BEGIN
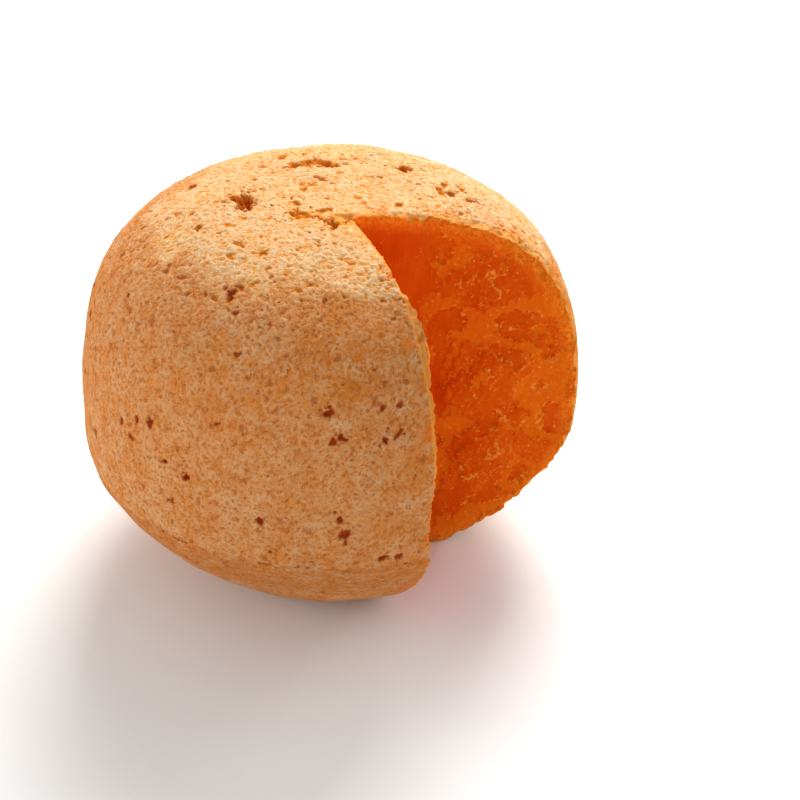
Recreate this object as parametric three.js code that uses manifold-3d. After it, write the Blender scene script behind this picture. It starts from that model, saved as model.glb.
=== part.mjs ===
// A ball of hard, long-aged cheese with one wedge cut out of it.
// The whole ball is a slightly flattened, slightly uneven round body that sits on a small flat foot.
// The missing wedge leaves a notch from top to bottom, open to the side, whose two cut faces meet in an
// upright line a little short of the ball's own axis. Rind and paste grew together, so this is one solid.
// Millimetres, +Z up. The origin is the centre of the ball's footprint, on the surface it rests on.

import * as THREE from "three";
import { mergeVertices } from "three/addons/utils/BufferGeometryUtils.js";
import Module from "manifold-3d";

// Driving dimensions of the ball, before the wedge is cut.
const BALL_RADIUS = 100;
const EQUATOR_HEIGHT = 61; // the widest place, above the foot
const DOME_HEIGHT = 94; // from the widest place to the top
const BELLY_DEPTH = 77.5; // from the widest place to where the belly would close without its foot

// Superellipse powers. The dome is boxy, with a flat crown and a full shoulder, and the belly is
// nearly conical.
const DOME_POWERS = { across: 3.7, up: 2.6 };
const BELLY_POWERS = { across: 1.62, up: 1.6 };

// The wedge. Azimuths are measured from -Y towards +X, seen from above.
const LEFT_CUT_AZIMUTH = 10.5;
const RIGHT_CUT_AZIMUTH = 79.5;
const CUT_TIP_OFFSET = 19; // how far the two cuts meet in front of the ball's axis, along the left cut

// Unevenness left by the cloth, the shelf and the turning by hand.
const LUMPS = [
  { size: 0.5, around: 2, phase: 0.6, twist: 0.5 },
  { size: 0.4, around: 3, phase: 2.2, twist: -1.1 },
  { size: 0.3, around: 5, phase: 4.0, twist: 1.7 },
];
const FLAT_ZONE = 14; // height above the foot over which the lumps fade in
const CROWN_ZONE = 45; // distance from the axis within which they fade out

// Fineness of the faceted solid.
const AROUND = 90;
const DOME_STEPS = 18;
const BELLY_STEPS = 10;
const FOOT_STEPS = 2;

const BALL_HEIGHT = EQUATOR_HEIGHT + DOME_HEIGHT;

const wasm = await Module();
wasm.setup();

// Half-width of the ball at a height above (+) or below (-) its widest place.
function halfWidth(height) {
  const dome = height >= 0;
  const reach = dome ? DOME_HEIGHT : BELLY_DEPTH;
  const { across, up } = dome ? DOME_POWERS : BELLY_POWERS;
  const share = Math.min(1, Math.abs(height) / reach);
  return BALL_RADIUS * Math.pow(1 - Math.pow(share, up), 1 / across);
}

// The ball's half outline as (distance from the axis, height above the foot), from the foot up to the crown.
function ballOutline() {
  const outline = [];
  const footRadius = halfWidth(-EQUATOR_HEIGHT);
  for (let i = 0; i <= FOOT_STEPS; i++) {
    outline.push(new THREE.Vector2((footRadius * i) / FOOT_STEPS, 0));
  }
  for (let i = 1; i <= BELLY_STEPS; i++) {
    const height = EQUATOR_HEIGHT * (i / BELLY_STEPS - 1);
    outline.push(new THREE.Vector2(halfWidth(height), height + EQUATOR_HEIGHT));
  }
  // Equal turns of the superellipse's own angle, so that the steps close up round the shoulder.
  for (let i = 1; i <= DOME_STEPS; i++) {
    const turn = (Math.PI / 2) * (i / DOME_STEPS);
    const height = DOME_HEIGHT * Math.pow(Math.sin(turn), 2 / DOME_POWERS.up);
    const width = i < DOME_STEPS ? halfWidth(height) : 0;
    outline.push(new THREE.Vector2(width, height + EQUATOR_HEIGHT));
  }
  return outline;
}

// How far the surface stands in or out at a place, in millimetres.
function lump(azimuth, fromAxis, height) {
  const rise = THREE.MathUtils.smoothstep(height, 0, FLAT_ZONE);
  const spread = THREE.MathUtils.smoothstep(fromAxis, 0, CROWN_ZONE);
  const waves = LUMPS.map(({ size, around, phase, twist }) => {
    const climb = (twist * height) / BALL_HEIGHT;
    return size * Math.sin(around * azimuth + phase + climb * Math.PI);
  });
  return rise * spread * waves.reduce((sum, wave) => sum + wave, 0);
}

// Moves each point of the turned ball in or out by its lump, level with where it is.
function makeUneven(geometry) {
  const points = geometry.getAttribute("position");
  for (let i = 0; i < points.count; i++) {
    const x = points.getX(i);
    const y = points.getY(i);
    const fromAxis = Math.hypot(x, y);
    if (fromAxis < 1e-6) continue;
    const moved = fromAxis + lump(Math.atan2(x, -y), fromAxis, points.getZ(i));
    points.setX(i, (x * moved) / fromAxis);
    points.setY(i, (y * moved) / fromAxis);
  }
  return geometry;
}

function wholeBall() {
  const turned = new THREE.LatheGeometry(ballOutline(), AROUND);
  return makeUneven(turned.rotateX(Math.PI / 2));
}

// A level direction at an azimuth.
function toward(azimuth) {
  const angle = THREE.MathUtils.degToRad(azimuth);
  return new THREE.Vector2(Math.sin(angle), -Math.cos(angle));
}

// The upright prism that the wedge leaves, taller and longer than the ball.
function wedgeSpace() {
  const overrun = 20;
  const reach = 2 * BALL_RADIUS;
  const tip = toward(LEFT_CUT_AZIMUTH).multiplyScalar(CUT_TIP_OFFSET);
  const alongLeft = toward(LEFT_CUT_AZIMUTH).multiplyScalar(reach).add(tip);
  const alongRight = toward(RIGHT_CUT_AZIMUTH).multiplyScalar(reach).add(tip);
  const plan = new THREE.Shape([tip, alongLeft, alongRight]);
  const prism = new THREE.ExtrudeGeometry(plan, {
    depth: BALL_HEIGHT + 2 * overrun,
    bevelEnabled: false,
  });
  return prism.translate(0, 0, -overrun);
}

// A closed three.js geometry as a solid that can be cut.
function solidFrom(geometry) {
  const bare = geometry.clone();
  bare.deleteAttribute("normal");
  bare.deleteAttribute("uv");
  const merged = mergeVertices(bare, 1e-3);
  return new wasm.Manifold(
    new wasm.Mesh({
      numProp: 3,
      vertProperties: new Float32Array(merged.getAttribute("position").array),
      triVerts: new Uint32Array(merged.index.array),
    }),
  );
}

// A cut solid back as a three.js geometry.
function geometryFrom(solid) {
  const { vertProperties, triVerts } = solid.getMesh();
  const geometry = new THREE.BufferGeometry();
  geometry.setAttribute("position", new THREE.BufferAttribute(vertProperties, 3));
  geometry.setIndex(new THREE.BufferAttribute(triVerts, 1));
  geometry.computeVertexNormals();
  return geometry;
}

function cheeseBall() {
  const cut = solidFrom(wholeBall()).subtract(solidFrom(wedgeSpace()));
  const rind = new THREE.MeshStandardMaterial({
    color: 0xcf8f55,
    roughness: 0.85,
    metalness: 0,
  });
  const ball = new THREE.Mesh(geometryFrom(cut), rind);
  ball.name = "cheese_ball";
  return ball;
}

const part = new THREE.Group();
part.name = "ball_of_cheese";
part.add(cheeseBall());

export default part;
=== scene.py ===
import math

import bpy
import numpy as np
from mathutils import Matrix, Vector


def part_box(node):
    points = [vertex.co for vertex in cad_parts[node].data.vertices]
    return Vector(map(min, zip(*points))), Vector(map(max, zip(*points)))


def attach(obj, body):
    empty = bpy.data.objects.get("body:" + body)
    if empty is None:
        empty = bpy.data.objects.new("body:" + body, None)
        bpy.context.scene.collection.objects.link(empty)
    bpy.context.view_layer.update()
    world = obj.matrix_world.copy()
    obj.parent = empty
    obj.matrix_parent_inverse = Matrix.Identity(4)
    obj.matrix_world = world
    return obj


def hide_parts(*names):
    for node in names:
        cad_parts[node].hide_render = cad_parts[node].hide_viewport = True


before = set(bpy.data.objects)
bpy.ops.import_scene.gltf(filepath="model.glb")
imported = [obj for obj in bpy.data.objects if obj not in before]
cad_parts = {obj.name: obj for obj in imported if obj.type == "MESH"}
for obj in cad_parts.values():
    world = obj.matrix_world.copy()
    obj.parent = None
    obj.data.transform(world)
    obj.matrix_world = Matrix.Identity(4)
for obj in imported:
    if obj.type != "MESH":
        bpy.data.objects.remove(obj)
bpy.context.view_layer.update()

# --------------------------------------------------------------------------------------------------
# The rind. The ball was pressed in a round mould of two halves, whose seam shows as a crease under
# the widest place, and then aged on a shelf: a dry, floury crust that mites and turning have pitted.
# It is made here as a whole, uncut ball, in millimetres from the middle of the foot, on the shelf.

MM = 0.001
low_corner, high_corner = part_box("cheese_ball")
BALL_HEIGHT = (high_corner.z - low_corner.z) / MM
SHARE = BALL_HEIGHT / 155  # the next sizes are those of a ball 155 mm high
RADIUS = 100 * SHARE
EQUATOR = 61 * SHARE  # the widest place, above the shelf
BELLY = 77.5 * SHARE  # from the widest place to where the belly would close with no foot
DOME = BALL_HEIGHT - EQUATOR
DOME_POWERS = 3.7, 2.6  # superellipse powers, across and up
BELLY_POWERS = 1.62, 1.6
FOOT_EDGE = 1.2  # how soft the edge of the flat foot is
CELLS_ACROSS = 300  # cells along each side of the six squares that the ball is made of


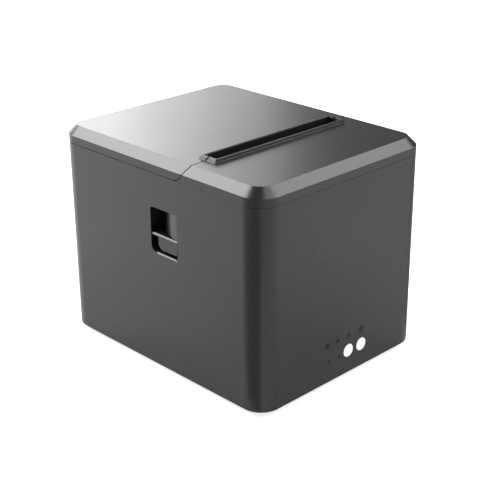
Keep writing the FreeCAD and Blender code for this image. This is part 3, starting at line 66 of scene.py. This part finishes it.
END
Task requirements> Above are the entries. Quote exactly the lines from the one bearing "obj.matrix_world = Matrix.Identity(4)" through the one bearing "# It is made".

Correct response>
    obj.matrix_world = Matrix.Identity(4)
for obj in imported:
    if obj.type != "MESH":
        bpy.data.objects.remove(obj)
bpy.context.view_layer.update()

# --------------------------------------------------------------------------------------------------
# The rind. The ball was pressed in a round mould of two halves, whose seam shows as a crease under
# the widest place, and then aged on a shelf: a dry, floury crust that mites and turning have pitted.
# It is made here as a whole, uncut ball, in millimetres from the middle of the foot, on the shelf.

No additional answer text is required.